Ataccama‘s flagship data quality product is named Ataccama ONE. It is an open source platform that integrates seamlessly with other data management tools and offers multidomain functionality. There is AI functionality for quick results and recommendations that help users understand what tasks are required to improve data quality.
Data quality rules across Ataccama tools can be customized to meet the requirements of different types of users. Ataccama ONE is geared toward data profiling with a variety of useful features, including advanced data profiling metrics and foreign key analysis. Ataccama DQ Analyzer can be used to simplify data profiling tasks and make them more efficient.
Customer reviews have pointed to the difficulty of implementing Ataccama ONE, so be prepared for a steep learning curve. However, once the application is configured, it should be fairly straightforward to use.
Data quality tools offered by Dataedo can help users understand and correct flaws in data across the entire data lifecycle. Top features of Dataedo include the ability to gather feedback on data quality from users and an evaluation tool for data trustworthiness.
The data lineage diagrams offered by Dataedo provide context through data mapping, while user feedback on data quality is stored in a data catalog.
Organizations can provide data log access to users so they can understand how data works, how to minimize margin errors and how to post feedback. There are also features that support data democratization efforts, such as a business glossary.
Data quality solutions offered by Precisely include Trillium Quality for Big Data, Trillium DQ and Trillium Cloud. There are also specialized data quality suites offered by Precisely Trillium for use with Microsoft Dynamics and SAP. The strength of Precisely Trillium is in the various specialized functions it offers and the strong customer support it provides.
The downside of Precisely Trillium is that it can be difficult to use. The complex installation procedures and challenging user interface are often customers’ top complaints with Precisely software. Tech-savvy users might not find Precisely Trillium challenging to use; however, other users will most likely need structured training.

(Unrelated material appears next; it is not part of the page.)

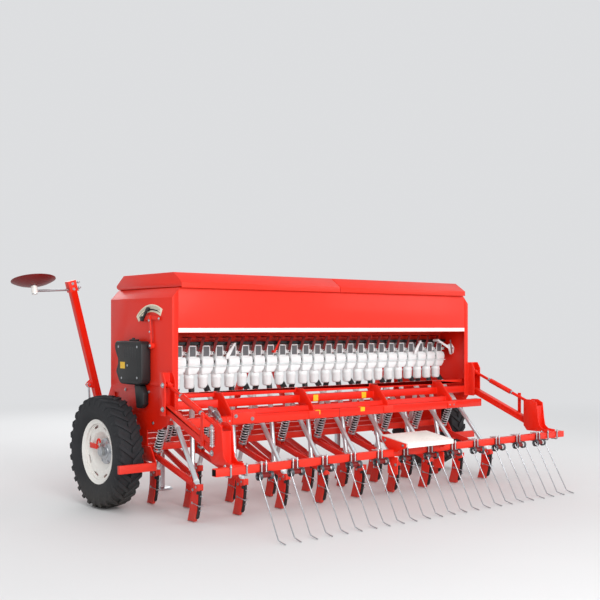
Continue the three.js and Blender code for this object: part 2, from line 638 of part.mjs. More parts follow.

There are several data quality products offered by Informatica, including Informatica Big Data Quality and Informatica Data Quality (IDQ). One of the top data quality features that Informatica solutions offer is metadata-driven machine learning to identify data errors and inconsistencies. Data stewards and other data users can automate a wide range of data quality tasks and set up reminders.
When it comes to Informatica solutions, there is room for improvement in ease of use. Several users have reported that it is challenging to create rules and dashboards in Informatica data quality solutions. There is also a lack of integration with other technologies, although Informatica continues to address this issue by offering new integration releases over time.
What is data quality?
Data quality is a measure of the condition of data based on characteristics such as its integrity, validity, uniqueness, accuracy, timeliness, consistency and reliability. Data that is high quality is well suited to serve its specific purpose.
From a business perspective, data quality can have a major impact on the ability of the business to gather business insights, make strategic decisions, improve operational efficiency and improve other business outcomes. Common issues that can compromise data quality include poorly defined data, incomplete data, duplicate data, incorrect data or data that is not securely stored.
Data quality is measured by organizations so they can identify and fix data issues before they turn into bigger business problems. There are various methodologies used to assess data quality. For example, there is the Data Quality Assessment Framework (DQAF), which is used to measure data quality using the data dimensions of consistency, timeliness, validity, completeness and integrity.
It is common for organizations to perform data asset inventories to establish a baseline of data quality and then to measure and improve based on those baseline scores.
Combing through datasets to find and fix duplicate entries, fix formatting issues, and correct errors can use up valuable time and resources. Although data quality can be improved through manual processes, using data quality tools increases the effectiveness, efficiency and reliability of the process.
Data quality tools are used to monitor and analyze business data, determining if the quality of data makes it useful enough for business decision-making while also defining how data quality can be improved. This can include gathering data from multiple data sources that exist in different formats and effectively scrubbing, cleaning, analyzing and managing the data to make it ready for use. Data sources can be databases, emails, social media, IoT, data logs or other types of data.
Key features of data quality tools
- Data profiling: Analyze and explore data to understand how it is structured and how it can be used for maximum benefit.
- Connectivity: Gather data from all sources of relevant enterprise data, including internal and external data.
- Data parsing: Allows the conversion of data from one format to another. A data quality tool also uses data parsing for data validation.
- Data matching: Algorithms that help to identify and eliminate duplicate data.
- Monitoring and notifications: Monitor data throughout the data lifecycle and notify administrators and management of any issues that need to be addressed.
- Data cleaning and standardization: Help to identify incorrect or duplicate data and modify it according to predefined requirements.
Why are data quality tools important?
Companies are increasingly taking a data-driven approach to their decision-making. This includes decisions regarding product development, marketing, sales and other functions of the business.
And there is certainly no lack of data available for these decisions. However, the quality of data remains an issue. According to a study by Harvard Business Review, only 3% of companies earn data quality scores that were rated as acceptable.
One of the advantages of using data for decision-making is that you can derive valuable, quantitative insights to achieve positive business outcomes such as reduced costs, increased revenue, improved employee productivity, increased customer satisfaction, more effective marketing campaigns and an overall bigger competitive advantage.
SEE: Database administration super bundle (TechRepublic Academy)
The effectiveness of business decisions is directly related to the quality of data, which is why data quality tools are so important. They help extract greater value from data and also allow businesses to work with a larger volume of data, using less time and resources to comb through data and maintain its quality. Data quality tools offer various features that can help sort data, identify issues and fix them for optimal business outcomes.